Although the growth of the LED sector will invariably depend on local economies and conditions, Bisberg said Albeo is “bullish on overall growth in the market place and industrial space”. Advanced lighting technologies such as LED are benefiting from the growing interest in low emissions technology and energy monitoring, for example.
“The overall environment for clean green building technology is changing,” said Bisberg. “The proportion of [building technology] that is green is increasing tremendously. LEED certification, a rating system for green buildings, is the fastest growing of the new building section. Great desire in this community is driving the interest in LED.”
Eight year-old company Albeo’s rapid growth in 2011 is an apt illustration of the “perfect storm” Bisberg speaks of. The company recently announced a 50% increase in revenue and a 300% increase in retrofit projects, and is in the process of raising funds to support its expansion into new international markets, particularly in Europe.
Albeo’s trajectory to profitability has been unusually fast; it became profitable within two years of selling commercial and industrial LED fixtures and was last year named the tenth fastest growing manufacturing company in the US by Inc Magazine. It grew it sales to 26,675 fixtures in 2011 and is continuing to pursue the diversification of its products while growing its participation in the retrofit market.
“What sets us apart is bringing out the best in LED,” said Bisberg. “We aim to optimise cost, improve light levels and offer a flexible product that is 25% to 30% more energy efficient than other LED lighting technologies.”
LED technology is gaining increasing traction in the global lighting market in line with the reduction of its costs. Material flexibility is integral to the technology’s ability to succeed its ancestors and LED is space-efficient, robust and cool lighting technology. Its intrinsic properties mean it can at once be used to generate lighting that complements skin tone, while being the ideal technology for use in data centres due to its cool light.
“The LED is a disruptive technology in the way you build fixtures is different,” said Bisberg. “As LED comes into the market there is an expectation that it will be better. The total cost of ownership is better and the aesthetics are better. We have wireless sensors in the fixtures, aesthetically pleasing glare shields and flattering lights. We can put these additional design features in it due to the coming of age of the technology.”
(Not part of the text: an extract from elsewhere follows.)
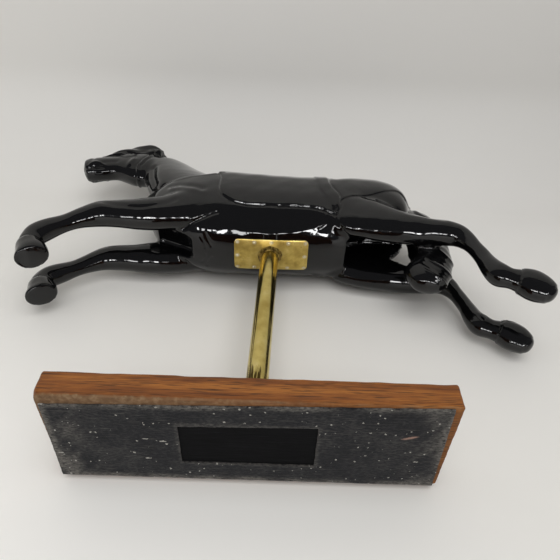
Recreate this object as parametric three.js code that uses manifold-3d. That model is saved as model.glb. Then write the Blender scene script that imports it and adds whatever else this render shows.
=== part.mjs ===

For Bisberg, the transition to LED lighting technology will be as natural as the change to digital technology, and Albeo will continue to pursue new technologies and opportunities in line with this evolution.
“It’s still early in the cycle but certain markets are becoming available,” he said. “LED is intrinsically a better light. Now we’re seeing opportunity for light creation going to solid state LED. The LED is an enabler for the change of fundamentally what a light source does.”
Legislation and the need for energy security will be critical drivers in the acceleration of LED technology, according to Bisberg, who noted that “energy efficiency is low hanging fruit; converting to energy efficiency you alleviate costs”.
The adoption of LED technology, like that of digital electronics, will depend largely on whether it breaks through the cost barrier, however. Expense still remains an obstacle to its widespread implementation, as LED technology currently retails at three or four times the cost of traditional fluorescent lighting. In Bisberg’s opinion, LED technology could reach cost parity with older technologies in just two or three years. He noted, however, that true parity is neither a prerequisite for success, nor entirely essential to it.
“We can be cost competitive in two to three years, perhaps in 2013 to 2014,”said Bisberg. “The ramp-up can happen before that. The cross over to new technologies happens ahead of cost parity. At between 1.5 to two times the cost of other technologies, you’ll be well ahead of the acceleration.”